*WORK TO COMPLETE*
Copy out precisely the lines beginning at the line that contains "warp_wires();" and ending at the line that contains "for corner in", including both.

++++ EXERCISE MATERIAL

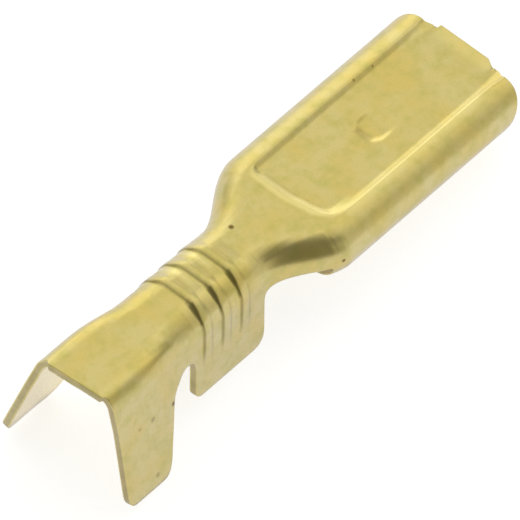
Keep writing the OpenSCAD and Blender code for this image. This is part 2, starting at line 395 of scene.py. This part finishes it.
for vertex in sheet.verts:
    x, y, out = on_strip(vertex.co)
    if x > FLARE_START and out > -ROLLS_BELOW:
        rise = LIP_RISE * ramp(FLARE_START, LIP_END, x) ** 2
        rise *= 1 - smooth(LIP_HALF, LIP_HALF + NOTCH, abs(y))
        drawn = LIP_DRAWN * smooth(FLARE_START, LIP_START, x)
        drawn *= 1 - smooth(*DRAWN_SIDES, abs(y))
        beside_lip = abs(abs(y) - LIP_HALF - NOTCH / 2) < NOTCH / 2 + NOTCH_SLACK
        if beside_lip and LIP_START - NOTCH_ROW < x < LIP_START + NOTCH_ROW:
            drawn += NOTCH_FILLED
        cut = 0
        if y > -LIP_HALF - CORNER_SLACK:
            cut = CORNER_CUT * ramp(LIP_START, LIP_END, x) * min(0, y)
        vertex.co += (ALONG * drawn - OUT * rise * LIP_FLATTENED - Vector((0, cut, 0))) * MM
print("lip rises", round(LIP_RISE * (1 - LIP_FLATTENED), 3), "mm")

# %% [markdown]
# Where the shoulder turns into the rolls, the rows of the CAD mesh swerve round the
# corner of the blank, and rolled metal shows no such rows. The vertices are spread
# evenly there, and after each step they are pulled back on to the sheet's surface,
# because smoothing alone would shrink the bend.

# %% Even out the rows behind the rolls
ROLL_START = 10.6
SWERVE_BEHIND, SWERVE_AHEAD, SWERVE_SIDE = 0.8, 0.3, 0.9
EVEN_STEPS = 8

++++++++
++++ EXERCISE MATERIAL

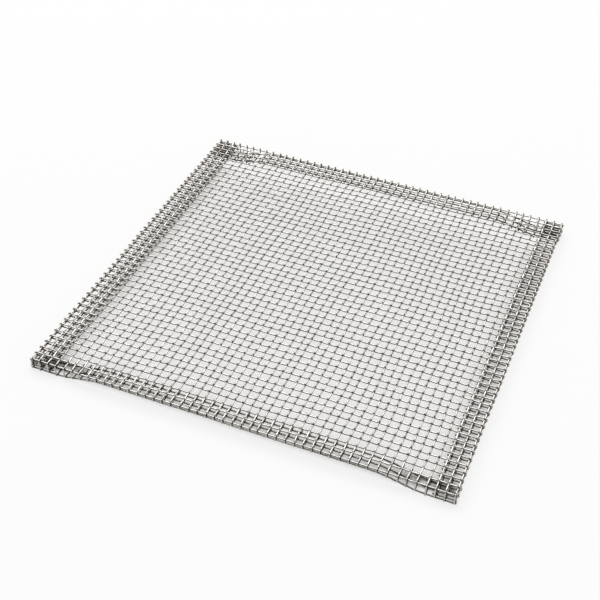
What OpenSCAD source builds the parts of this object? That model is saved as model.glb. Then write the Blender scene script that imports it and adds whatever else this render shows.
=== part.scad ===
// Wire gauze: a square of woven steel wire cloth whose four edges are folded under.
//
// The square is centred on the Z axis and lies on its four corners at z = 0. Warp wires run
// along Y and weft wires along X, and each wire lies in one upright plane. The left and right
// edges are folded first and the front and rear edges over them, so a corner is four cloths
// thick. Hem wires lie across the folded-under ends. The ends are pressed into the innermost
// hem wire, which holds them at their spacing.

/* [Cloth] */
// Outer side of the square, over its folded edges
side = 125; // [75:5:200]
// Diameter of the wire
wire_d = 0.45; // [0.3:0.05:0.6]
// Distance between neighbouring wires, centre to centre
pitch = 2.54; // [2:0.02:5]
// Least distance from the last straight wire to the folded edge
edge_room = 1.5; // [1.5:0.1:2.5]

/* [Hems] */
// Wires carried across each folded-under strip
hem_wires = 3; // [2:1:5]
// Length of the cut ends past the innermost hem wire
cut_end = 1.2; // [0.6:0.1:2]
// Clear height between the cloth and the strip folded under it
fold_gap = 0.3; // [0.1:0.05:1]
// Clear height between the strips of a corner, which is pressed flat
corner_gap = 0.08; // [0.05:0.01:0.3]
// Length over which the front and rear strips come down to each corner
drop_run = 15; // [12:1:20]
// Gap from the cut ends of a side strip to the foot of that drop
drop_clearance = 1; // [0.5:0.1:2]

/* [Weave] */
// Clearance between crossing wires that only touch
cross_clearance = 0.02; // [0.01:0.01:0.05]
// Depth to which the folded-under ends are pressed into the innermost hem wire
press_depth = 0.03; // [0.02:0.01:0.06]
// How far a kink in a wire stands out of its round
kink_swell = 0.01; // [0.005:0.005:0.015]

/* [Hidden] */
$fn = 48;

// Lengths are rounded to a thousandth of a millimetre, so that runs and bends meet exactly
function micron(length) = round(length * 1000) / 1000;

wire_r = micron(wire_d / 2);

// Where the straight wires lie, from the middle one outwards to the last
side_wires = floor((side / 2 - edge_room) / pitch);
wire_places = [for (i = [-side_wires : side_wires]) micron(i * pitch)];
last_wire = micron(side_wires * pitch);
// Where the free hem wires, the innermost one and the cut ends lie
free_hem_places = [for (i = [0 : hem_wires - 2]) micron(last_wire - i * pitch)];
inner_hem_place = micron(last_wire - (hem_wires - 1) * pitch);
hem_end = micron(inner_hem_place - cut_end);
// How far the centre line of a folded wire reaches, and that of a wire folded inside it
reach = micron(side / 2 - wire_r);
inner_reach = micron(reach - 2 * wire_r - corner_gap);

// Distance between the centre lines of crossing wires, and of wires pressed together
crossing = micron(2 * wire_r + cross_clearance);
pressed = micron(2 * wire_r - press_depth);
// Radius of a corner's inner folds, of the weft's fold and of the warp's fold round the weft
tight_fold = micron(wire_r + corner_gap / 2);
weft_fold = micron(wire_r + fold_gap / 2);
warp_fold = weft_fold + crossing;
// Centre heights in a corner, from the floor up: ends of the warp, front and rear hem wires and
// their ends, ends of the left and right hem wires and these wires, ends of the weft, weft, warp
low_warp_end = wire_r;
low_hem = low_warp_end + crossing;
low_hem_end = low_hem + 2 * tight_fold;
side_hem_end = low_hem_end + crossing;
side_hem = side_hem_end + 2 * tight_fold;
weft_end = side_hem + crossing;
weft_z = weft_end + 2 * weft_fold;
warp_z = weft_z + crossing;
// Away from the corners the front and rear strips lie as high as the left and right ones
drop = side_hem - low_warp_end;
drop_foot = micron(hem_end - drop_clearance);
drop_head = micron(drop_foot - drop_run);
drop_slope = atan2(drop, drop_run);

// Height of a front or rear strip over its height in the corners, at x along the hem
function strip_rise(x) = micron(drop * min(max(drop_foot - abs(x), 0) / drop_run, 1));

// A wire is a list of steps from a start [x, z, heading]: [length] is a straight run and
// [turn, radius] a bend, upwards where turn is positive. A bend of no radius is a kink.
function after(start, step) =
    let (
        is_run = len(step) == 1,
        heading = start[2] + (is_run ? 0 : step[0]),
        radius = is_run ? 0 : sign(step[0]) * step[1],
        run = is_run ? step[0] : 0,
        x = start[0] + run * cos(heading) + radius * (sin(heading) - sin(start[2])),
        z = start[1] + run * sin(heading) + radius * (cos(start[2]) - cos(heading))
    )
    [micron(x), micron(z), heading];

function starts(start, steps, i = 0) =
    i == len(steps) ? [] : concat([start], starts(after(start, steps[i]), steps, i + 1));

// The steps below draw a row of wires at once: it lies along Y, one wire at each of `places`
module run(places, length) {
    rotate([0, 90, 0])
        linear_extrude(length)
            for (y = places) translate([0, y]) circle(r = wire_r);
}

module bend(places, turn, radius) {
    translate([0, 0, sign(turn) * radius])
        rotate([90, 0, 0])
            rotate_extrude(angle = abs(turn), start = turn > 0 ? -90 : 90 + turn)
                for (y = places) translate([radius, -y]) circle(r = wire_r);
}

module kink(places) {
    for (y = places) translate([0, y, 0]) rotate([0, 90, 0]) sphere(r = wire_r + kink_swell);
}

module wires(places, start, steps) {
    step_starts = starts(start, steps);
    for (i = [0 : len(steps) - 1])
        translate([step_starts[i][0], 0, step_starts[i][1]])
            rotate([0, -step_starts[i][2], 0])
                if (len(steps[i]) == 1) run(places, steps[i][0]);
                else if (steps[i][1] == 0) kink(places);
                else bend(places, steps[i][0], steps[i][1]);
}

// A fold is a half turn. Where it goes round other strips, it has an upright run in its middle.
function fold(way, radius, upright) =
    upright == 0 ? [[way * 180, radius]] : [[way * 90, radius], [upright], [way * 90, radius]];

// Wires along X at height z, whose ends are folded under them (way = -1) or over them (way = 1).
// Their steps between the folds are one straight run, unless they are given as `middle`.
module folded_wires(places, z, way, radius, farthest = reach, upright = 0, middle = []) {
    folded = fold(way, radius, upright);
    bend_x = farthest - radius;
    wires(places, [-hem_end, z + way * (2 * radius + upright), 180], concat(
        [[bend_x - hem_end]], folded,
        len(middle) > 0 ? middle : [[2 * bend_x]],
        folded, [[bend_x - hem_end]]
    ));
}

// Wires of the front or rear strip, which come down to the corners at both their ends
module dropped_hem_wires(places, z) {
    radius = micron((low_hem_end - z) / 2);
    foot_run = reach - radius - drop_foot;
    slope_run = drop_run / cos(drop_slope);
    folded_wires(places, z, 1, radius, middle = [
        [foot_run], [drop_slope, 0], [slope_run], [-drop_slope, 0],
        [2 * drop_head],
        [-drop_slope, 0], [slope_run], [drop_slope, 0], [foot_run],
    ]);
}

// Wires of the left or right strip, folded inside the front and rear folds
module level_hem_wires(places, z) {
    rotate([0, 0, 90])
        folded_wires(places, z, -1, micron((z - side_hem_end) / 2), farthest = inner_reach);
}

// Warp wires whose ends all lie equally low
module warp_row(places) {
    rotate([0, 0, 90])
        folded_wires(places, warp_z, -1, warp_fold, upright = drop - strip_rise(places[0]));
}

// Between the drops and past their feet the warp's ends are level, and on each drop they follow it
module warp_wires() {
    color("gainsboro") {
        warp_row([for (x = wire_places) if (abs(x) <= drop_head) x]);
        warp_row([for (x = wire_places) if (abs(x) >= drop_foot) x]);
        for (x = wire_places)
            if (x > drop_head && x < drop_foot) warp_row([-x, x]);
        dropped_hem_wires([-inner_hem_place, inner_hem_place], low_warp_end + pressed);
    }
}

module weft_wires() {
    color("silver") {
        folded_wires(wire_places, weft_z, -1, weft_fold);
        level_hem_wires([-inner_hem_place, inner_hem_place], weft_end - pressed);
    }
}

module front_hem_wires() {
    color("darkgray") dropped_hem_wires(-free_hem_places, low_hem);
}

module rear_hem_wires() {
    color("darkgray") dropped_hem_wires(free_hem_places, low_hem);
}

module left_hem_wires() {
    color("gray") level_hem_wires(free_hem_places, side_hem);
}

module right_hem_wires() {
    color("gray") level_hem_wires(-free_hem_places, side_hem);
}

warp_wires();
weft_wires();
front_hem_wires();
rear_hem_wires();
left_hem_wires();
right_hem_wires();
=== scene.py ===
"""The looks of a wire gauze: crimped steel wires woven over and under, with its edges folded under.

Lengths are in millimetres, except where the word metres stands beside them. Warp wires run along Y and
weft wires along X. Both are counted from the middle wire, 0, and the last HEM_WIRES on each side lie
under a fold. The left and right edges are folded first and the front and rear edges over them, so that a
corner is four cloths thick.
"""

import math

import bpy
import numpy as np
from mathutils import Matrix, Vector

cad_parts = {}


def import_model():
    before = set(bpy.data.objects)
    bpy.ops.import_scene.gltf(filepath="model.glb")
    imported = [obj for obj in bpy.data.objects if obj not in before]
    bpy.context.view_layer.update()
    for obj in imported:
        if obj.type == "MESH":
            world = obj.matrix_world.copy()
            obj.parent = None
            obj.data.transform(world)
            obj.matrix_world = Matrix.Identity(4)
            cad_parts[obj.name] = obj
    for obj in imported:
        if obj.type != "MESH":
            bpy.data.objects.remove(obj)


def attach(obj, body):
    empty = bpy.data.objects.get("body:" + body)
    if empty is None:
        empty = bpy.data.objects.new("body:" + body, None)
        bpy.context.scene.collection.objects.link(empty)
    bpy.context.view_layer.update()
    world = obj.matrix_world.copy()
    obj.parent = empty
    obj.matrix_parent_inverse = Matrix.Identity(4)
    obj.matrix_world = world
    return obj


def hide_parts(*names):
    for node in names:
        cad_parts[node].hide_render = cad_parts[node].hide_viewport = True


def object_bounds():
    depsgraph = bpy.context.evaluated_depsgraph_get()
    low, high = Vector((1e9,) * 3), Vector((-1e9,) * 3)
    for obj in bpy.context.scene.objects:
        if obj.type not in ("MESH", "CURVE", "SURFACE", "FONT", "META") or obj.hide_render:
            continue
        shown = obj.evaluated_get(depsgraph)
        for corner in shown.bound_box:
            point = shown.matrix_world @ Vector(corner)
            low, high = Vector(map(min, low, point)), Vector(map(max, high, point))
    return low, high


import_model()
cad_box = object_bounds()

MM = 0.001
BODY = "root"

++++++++

*FINAL RESULT*
warp_wires();
weft_wires();
front_hem_wires();
rear_hem_wires();
left_hem_wires();
right_hem_wires();
=== scene.py ===
"""The looks of a wire gauze: crimped steel wires woven over and under, with its edges folded under.

Lengths are in millimetres, except where the word metres stands beside them. Warp wires run along Y and
weft wires along X. Both are counted from the middle wire, 0, and the last HEM_WIRES on each side lie
under a fold. The left and right edges are folded first and the front and rear edges over them, so that a
corner is four cloths thick.
"""

import math

import bpy
import numpy as np
from mathutils import Matrix, Vector

cad_parts = {}


def import_model():
    before = set(bpy.data.objects)
    bpy.ops.import_scene.gltf(filepath="model.glb")
    imported = [obj for obj in bpy.data.objects if obj not in before]
    bpy.context.view_layer.update()
    for obj in imported:
        if obj.type == "MESH":
            world = obj.matrix_world.copy()
            obj.parent = None
            obj.data.transform(world)
            obj.matrix_world = Matrix.Identity(4)
            cad_parts[obj.name] = obj
    for obj in imported:
        if obj.type != "MESH":
            bpy.data.objects.remove(obj)


def attach(obj, body):
    empty = bpy.data.objects.get("body:" + body)
    if empty is None:
        empty = bpy.data.objects.new("body:" + body, None)
        bpy.context.scene.collection.objects.link(empty)
    bpy.context.view_layer.update()
    world = obj.matrix_world.copy()
    obj.parent = empty
    obj.matrix_parent_inverse = Matrix.Identity(4)
    obj.matrix_world = world
    return obj


def hide_parts(*names):
    for node in names:
        cad_parts[node].hide_render = cad_parts[node].hide_viewport = True


def object_bounds():
    depsgraph = bpy.context.evaluated_depsgraph_get()
    low, high = Vector((1e9,) * 3), Vector((-1e9,) * 3)
    for obj in bpy.context.scene.objects:
        if obj.type not in ("MESH", "CURVE", "SURFACE", "FONT", "META") or obj.hide_render:
            continue
        shown = obj.evaluated_get(depsgraph)
        for corner in shown.bound_box:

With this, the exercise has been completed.